The biggest mistakes Rodgers sees in estate planning stem from procrastination and self-drafting. No one wants to think about incapacity or death, but it is critical to do just that—and the best way to do it well is to hire a professional. “The worst documents I have ever seen are those from the internet or self-drafted. The thing to remember is that we aren’t just talking about a will. Powers of Attorney and health care documents can be very state specific. Getting professional help from the right attorney is money well spent.”
Rodgers does caution people to choose their attorneys carefully. “A personal recommendation from someone you trust is a good way to find the right provider, but I would interview several and ask for a cost estimate. Also, if you are working with a trust officer, they will almost always know who is good and who is not. They can help you firm up the plan and steer you in the right direction.”
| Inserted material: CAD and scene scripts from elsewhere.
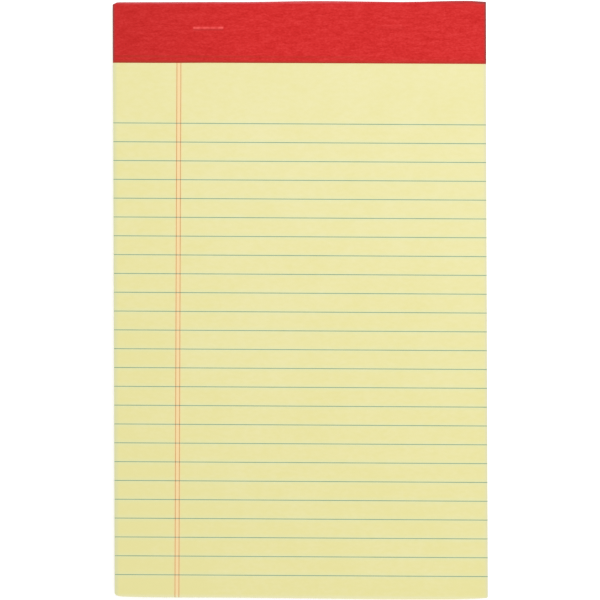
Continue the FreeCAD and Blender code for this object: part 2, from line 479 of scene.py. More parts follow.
def random_vector(tree, axes, reach, seed):
    """A random vector for each sheet, up to the reach either way along the axes."""
    ends = [
        add(
            tree,
            "ShaderNodeVectorMath",
            tuple(way * axis for axis in axes),
            {"Scale": reach},
            operation="SCALE",
        )
        for way in (-1.0, 1.0)
    ]
    return add(
        tree, "FunctionNodeRandomValue", *ends, {"Seed": seed}, data_type="FLOAT_VECTOR"
    )


stacked, given = new_geometry_tree(
    "stacked_sheets",
    {
        "Sheet Count": ("Int", SHEET_COUNT),
        "Sheet Pitch": ("Float", sheet_pitch),
        "Slip": ("Float", SHEET_SLIP),
        "Turn": ("Float", SHEET_TURN),
        "Seed": ("Int", 7),
        "Head": ("Float", block_high[1]),
        "Page": ("Float", block_high[2]),
        "Fold Radius": ("Float", FOLD_RADIUS),
        "Material": ("Material", None),
    },
)
step = add(stacked, "ShaderNodeCombineXYZ", {"Z": given["Sheet Pitch"]})
levels = add(
    stacked, "GeometryNodeMeshLine", {"Count": given["Sheet Count"], "Offset": step}
)
sheets = add(
    stacked,
    "GeometryNodeInstanceOnPoints",
    {"Points": levels, "Instance": given["Geometry"]},
)
slip = random_vector(stacked, (1.0, 1.0, 0.0), given["Slip"], given["Seed"])
sheets = add(stacked, "GeometryNodeTranslateInstances", {"Instances": sheets, "Translation": slip})
other_seed = add(stacked, "ShaderNodeMath", given["Seed"], 1.0, operation="ADD")
turn = random_vector(stacked, (0.0, 0.0, 1.0), given["Turn"], other_seed)
sheets = add(stacked, "GeometryNodeRotateInstances", {"Instances": sheets, "Rotation": turn})
real = add(stacked, "GeometryNodeRealizeInstances", sheets)
here = add(stacked, "ShaderNodeSeparateXYZ", add(stacked, "GeometryNodeInputPosition"))
round_from = add(
    stacked, "ShaderNodeMath", given["Page"], given["Fold Radius"], operation="SUBTRACT"
)
above = add(stacked, "ShaderNodeMath", here.outputs["Z"], round_from, operation="SUBTRACT")
above = add(stacked, "ShaderNodeMath", above, 0.0, operation="MAXIMUM")
above = add(stacked, "ShaderNodeMath", above, given["Fold Radius"], operation="DIVIDE")
above = add(stacked, "ShaderNodeMath", above, 1.0, operation="MINIMUM")
angle = add(stacked, "ShaderNodeMath", above, operation="ARCSINE")
kept = add(stacked, "ShaderNodeMath", angle, operation="COSINE")
lost = add(stacked, "ShaderNodeMath", 1.0, kept, operation="SUBTRACT")
lost = add(stacked, "ShaderNodeMath", lost, given["Fold Radius"], operation="MULTIPLY")
limit = add(stacked, "ShaderNodeMath", given["Head"], lost, operation="SUBTRACT")
held = add(stacked, "ShaderNodeMath", here.outputs["Y"], limit, operation="MINIMUM")
held = add(
    stacked, "ShaderNodeCombineXYZ", {"X": here.outputs["X"], "Y": held, "Z": here.outputs["Z"]}
)
rounded = add(stacked, "GeometryNodeSetPosition", {"Geometry": real, "Position": held})
bent = add(stacked, "GeometryNodeGroup", {"Geometry": rounded}, node_tree=settled)
finished = add(
    stacked, "GeometryNodeSetMaterial", {"Geometry": bent, "Material": given["Material"]}
)
add(stacked, "NodeGroupOutput", finished)


def off_nearest_rule(tree, spot):
    """How far a point is from the nearest writing line, where the lines' pitch is 1."""
    level_y = add(
        tree,
        "ShaderNodeMath",
        spot.outputs["X"],
        math.tan(RULE_SKEW),
        spot.outputs["Y"],
        operation="MULTIPLY_ADD",
    )
    down = add(tree, "ShaderNodeMath", head_y - FIRST_RULE, level_y, operation="SUBTRACT")
    number = add(tree, "ShaderNodeMath", down, RULE_PITCH, operation="DIVIDE")
    nearest = add(tree, "ShaderNodeMath", number, operation="ROUND")
    nearest = add(tree, "ShaderNodeClamp", nearest, 0.0, RULE_COUNT - 1.0)
    off_rule = add(tree, "ShaderNodeMath", number, nearest, operation="SUBTRACT")
    return add(tree, "ShaderNodeMath", off_rule, operation="ABSOLUTE")


# Canary paper is matt and faintly cloudy from the way its pulp settled on the wire. Its cut edges
# are duller, sheet by sheet. The page is greyed along its right side and its foot. Along its left
# side it is painted darker as shade, and it is painted deeper towards its foot and its left.
canary, tree, shader, place = new_material("canary_writing_paper")
spot = add(tree, "ShaderNodeSeparateXYZ", place)
cloud = add(tree, "ShaderNodeTexNoise", {"Vector": place, "Scale": 1 / CLOUD_SIZE, "Detail": 3.0})
cloud = add(tree, "ShaderNodeMapRange", cloud, 0.3, 0.7, -CLOUD_SHARE, CLOUD_SHARE)
across = add(tree, "ShaderNodeMapping", {"Vector": place, "Scale": (0.5, 1.0, 1.0)})
fibre = add(
    tree, "ShaderNodeTexNoise", {"Vector": across, "Scale": 1 / FIBRE_SIZE, "Detail": 2.0}
)
fibre_tone = add(tree, "ShaderNodeMapRange", fibre, 0.3, 0.7, -FIBRE_SHARE, FIBRE_SHARE)
page_head = head_y - TAPE_FRONT_DEPTH
# The deep canary is painted in towards the foot and the left as shade
shade_to_foot = add(tree, "ShaderNodeMapRange", spot.outputs["Y"], page_head, foot_y, *PAINTED_SHADE_DOWN)
mottle = add(tree, "ShaderNodeMath", cloud, fibre_tone, operation="ADD")
mottle = add(tree, "ShaderNodeMath", mottle, shade_to_foot, operation="ADD")
to_left = add(
    tree,
    "ShaderNodeMapRange",
    spot.outputs["X"],
    PAINTED_SHADE_LEFT_FROM,
    -half_width,
    0.0,
    PAINTED_SHADE_LEFT,
)
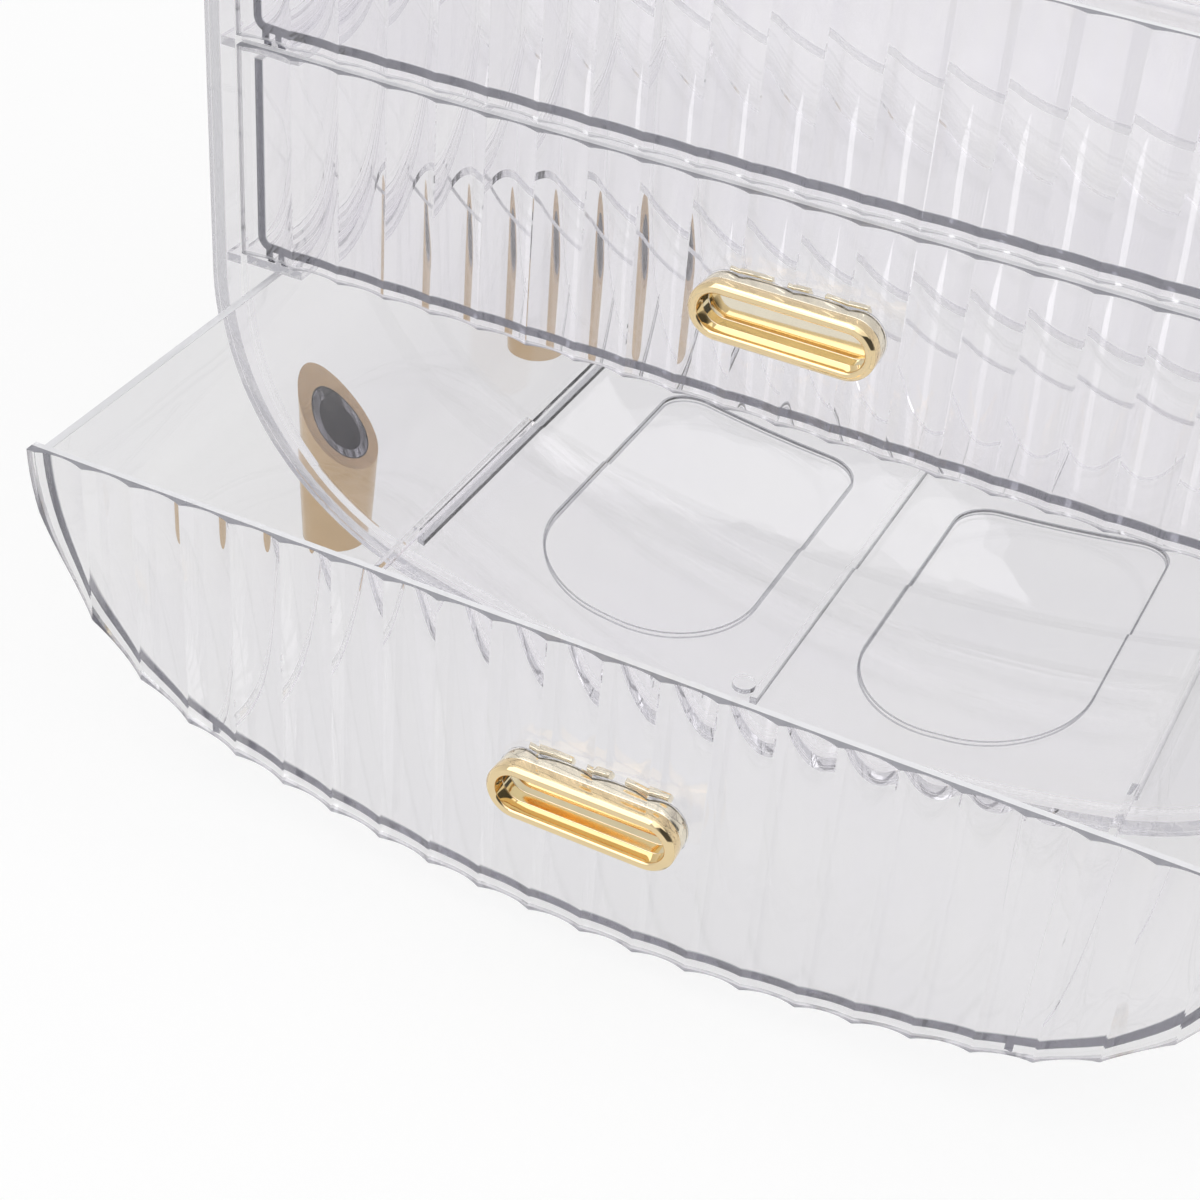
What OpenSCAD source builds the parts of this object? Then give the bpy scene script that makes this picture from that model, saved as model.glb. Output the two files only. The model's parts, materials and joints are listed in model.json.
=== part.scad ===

Finally, Rodgers encourages people to revisit their plans “every three to five years or if a major life event such as divorce, marriage or death happens.” But most importantly, Rodgers encourages everyone to start planning now. “It’s never too early to protect yourself, your family or your assets.”
There is another story here as well—one about a female finding success in what many deem a man’s world. Being the first female Trust President in a company with tremendous assets is an extraordinary accomplishment for anyone, and I felt inclined to ask what advice she would offer young professionals. True to character, her advice is grounded in humility, integrity and hard work. “Make sure the goals of the company align with your personal goals, and then get to work. There is no substitute for hard work…. EVER! And remember, you don’t have to win every battle. I always ask myself if this is the hill I want to die on. It rarely is.” She also recognizes the connection between personal and professional life and the balance that is key to finding success in both. “Pick your partner wisely and treat them kindly; you are in it together. Don’t take yourself too seriously. Make sure to smile.” She ends with the sage, universal advice that often feels lost in today’s world: “listen, listen, listen.”